Asked about the purpose of the trip, Carlson said “it was a fuel stop and that the pilots wanted food,” according to the affidavit. “Carlson denied knowledge of narcotics being on the plane or in the vehicle that left the airport with his friends.”

The woman on the plane also was interviewed and cooperated with law enforcement. She told investigators she didn’t know the purpose of the Lexington stop. She showed text messages from Carlson on her phone indicating that the stop in Lexington was a stop for a “drop” and for “business.” Carlson’s text to her said that she needed to “see how that works,” according to the affidavit.
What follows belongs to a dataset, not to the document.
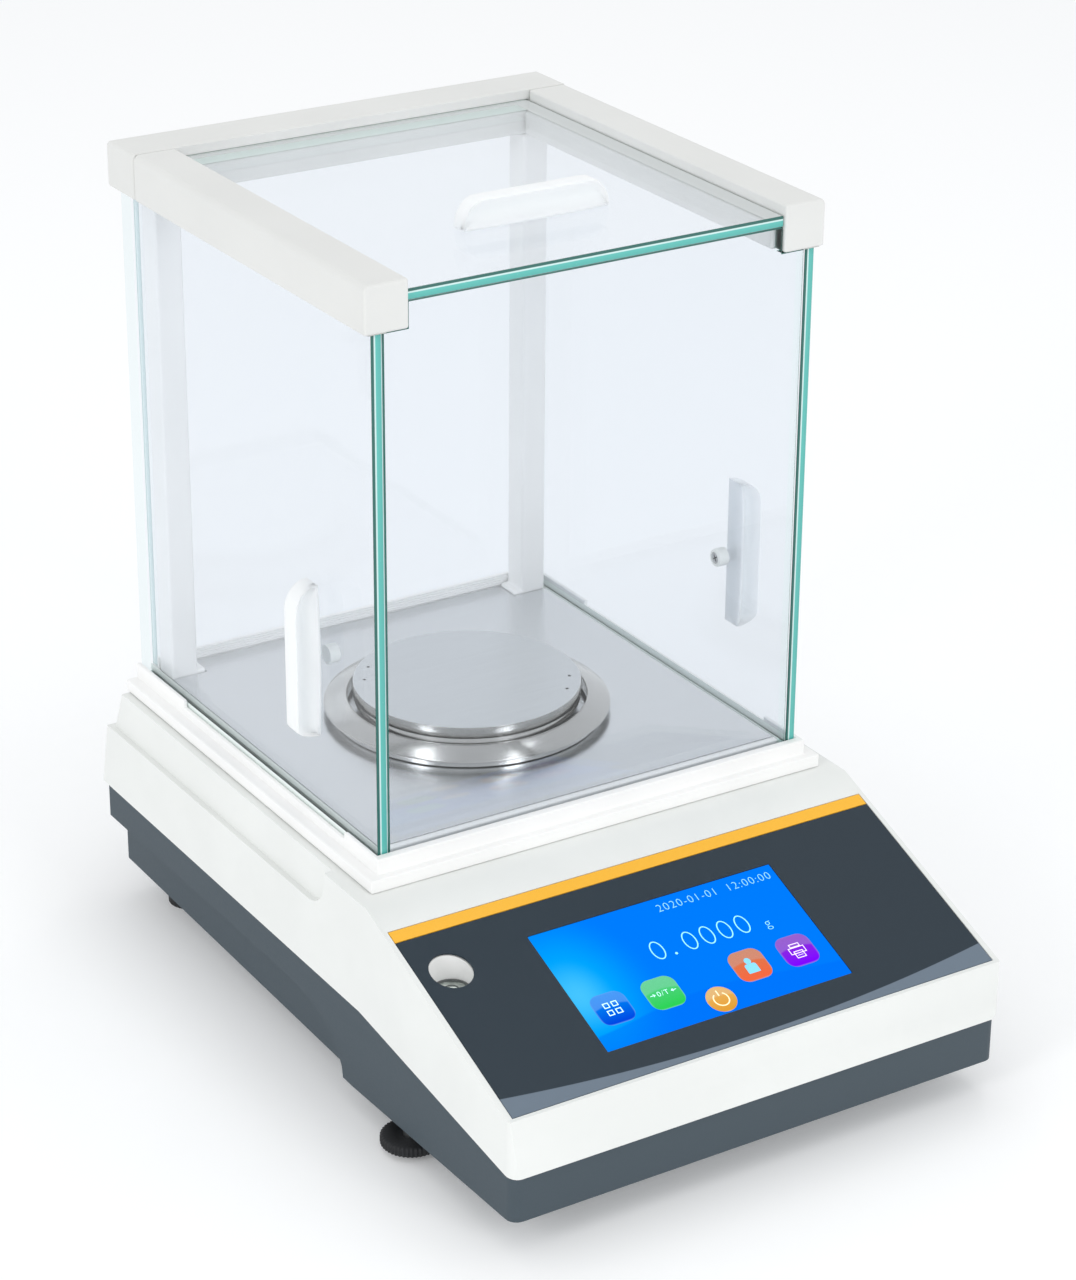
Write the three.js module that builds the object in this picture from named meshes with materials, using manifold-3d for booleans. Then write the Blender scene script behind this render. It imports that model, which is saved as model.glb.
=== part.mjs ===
// Analytical balance: a two-part base with a sloping touch console, and a glazed weighing
// chamber whose left, right and top panes slide back. Millimetres, +Z up, front towards -Y,
// origin on the table under the middle of the balance.
import * as THREE from "three";
import { mergeVertices } from "three/addons/utils/BufferGeometryUtils.js";
import Module from "manifold-3d";

const wasm = await Module();
wasm.setup();

// ---- Driving dimensions -------------------------------------------------------------------

// Clearances
const SEAT = 0.3; // between fixed pieces that touch
const RUN = 0.4; // between a pane and the track it slides in
const CUT = 2; // how far a cutting solid runs past the face it opens

// Weighing chamber
const FRAME_WIDTH = 192; // across the two top rails
const FRAME_DEPTH = 199; // front of the rails to the back of the rear rail
const CHAMBER_HEIGHT = 199.3; // plinth lip to the underside of the rails
const GLASS = 4; // every pane
const RAIL_HEIGHT = 18.1;
const SIDE_RAIL_WIDTH = 17.5;
const REAR_RAIL_DEPTH = 22.8;
const RAIL_EDGE = 1.5; // chamfer on the outer edges
const TRACK_OUTER_WALL = 2.9; // outside a side pane's track
const TRACK_DEPTH = 4.2; // of a side pane's track, up into the rail
const TRACK_FLOOR_RISE = 1.3; // track's floor above the plinth's lower step
const RAIL_NOSE = 1.2; // wall in front of the panes
const REAR_PANE_GRIP = 3; // rear pane into the rear rail
const TOP_PANE_DROP = 4.3; // top of the rails down to the top pane
const TOP_LEDGE = 2; // the rails' ledges that carry the top pane
const TOP_PANE_LAP = 8.2; // top pane into the rear rail when shut
const POST_WIDTH = 11.5;
const POST_DEPTH = 11.7;
const POST_FOOT_WIDTH = 15;
const POST_FOOT_RISE = 1.5; // foot of a post above the floor plate

// Plinth and floor of the chamber
const PLINTH_LOWER_RISE = 5.3;
const PLINTH_UPPER_RISE = 6.1;
const PLINTH_LOWER_SPREAD = 3.8; // lower step outside the rails
const PLINTH_UPPER_INSET = 1; // upper step inside the rails
const PLINTH_FRONT_SPREAD = 5.8; // lower step in front of the rails
const PLINTH_UPPER_FRONT_SPREAD = 2.4;
const PLINTH_REAR_INSET = 4.1; // plinth short of the back of the rails
const LIP_DROP = 2.9; // lowered stretch of the side lips
const LIP_DROP_START = 23;
const LIP_DROP_LENGTH = 130;
const FLOOR_PLATE_DROP = 1.6; // plate below the lip
const FLOOR_PLATE_THICKNESS = 1;
const FLOOR_FRONT_STRIP = 3.2; // plinth between the front pane and the plate
const PLATE_LEDGE = 4.3; // plinth under the plate's edge
const REAR_LEDGE_DEPTH = 13.3; // plinth under the posts
const SILL_RISE = 4.6; // rear sill above the plate
const SILL_DEPTH = 1.7;

// Base
const CONSOLE_SETBACK = 114.7; // front of the base to the front of the rails
const REAR_MARGIN = 7; // back of the rails to the back of the base
const SIDE_MARGIN = 11; // rails to the side of the base
const FOOT_HEIGHT = 14; // table to the underside of the chassis at its ends
const BELLY = 4; // the underside is this much lower at mid-length
const DECK_RISE = 77.5; // chassis underside to the deck
const SEAM_REAR_RISE = 34;
const SEAM_FRONT_RISE = 18.2;
const SEAM_KINK_RISE = 32.3;
const SEAM_KINK = 106.7; // from the front of the base
const CONSOLE_FRONT_RISE = 41.2;
const CONSOLE_LIP = 1.8; // flat lip in front of the console
const FRONT_DRAFT = 1.9; // the front face leans back by this
const CONSOLE_ANGLE = THREE.MathUtils.degToRad(20.5);
const SHELL = 3; // moulded walls
const SIDE_TAPER = 0.6; // each side, from the seam to the deck
const LEDGE_RISE = 61.5; // shoulder along the housing's sides
const LEDGE_WIDTH = 2.5;
const SHOULDER_TAPER = 1.5;
const LEDGE_START = 132.5; // from the front of the base
const LEDGE_CURVE = 12;
const REAR_DRAFT = 5.5;
const REAR_LEDGE = 3;
const FRONT_CORNER = 4.5; // radius of the upright front edges
const REAR_UPPER_DRAFT = 4.5;
const CHASSIS_INSET = 1; // chassis walls inside the housing's skirt
const CHASSIS_REAR_INSET = 3;
const TIER_RISE = 19; // undercut along the chassis sides
const TIER_INSET = 5;
const TIER_ARC_START = 165.5; // from the front of the base
const TIER_ARC_LENGTH = 44;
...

The woman indicated that meant she needed to see how business works. “Based on her statement, coupled with the drugs recovered, I believe that the references to ‘drop’ and ‘business’ meant that Carlson, Fajardo and Basilio Rosas intended to distribute a portion of the drugs to unknown persons in Lexington,” Romagnoli wrote in the affidavit. “I further know that the drugs are in quantities indicative of distribution rather than personal use.”

The affidavit doesn’t indicate that the woman was charged. However, during the three men’s first appearance Monday in federal court, Magistrate Judge Robert Wier learned that Rosas is apparently in the United States illegally, and that a detainer for him would be forthcoming.

U.S. Immigration and Customs Enforcement places detainers on aliens who have been arrested on local criminal charges and for whom ICE possesses probable cause to think that they are removable from the United States.

Even though a grand jury might issue an indictment in the case as early as Thursday, Wier scheduled a preliminary hearing for Friday in Lexington. If an indictment is returned, Wier said, he would convert the preliminary hearing to an arraignment.

Such a large seizure appears to have been rare for the Lexington airport. In June 1989, police confiscated 38 pounds of marijuana that was found in a piece of luggage. In May 1997, the Drug Enforcement Administration seized a Lear jet at the airport that was suspected of being owned by international drug smugglers.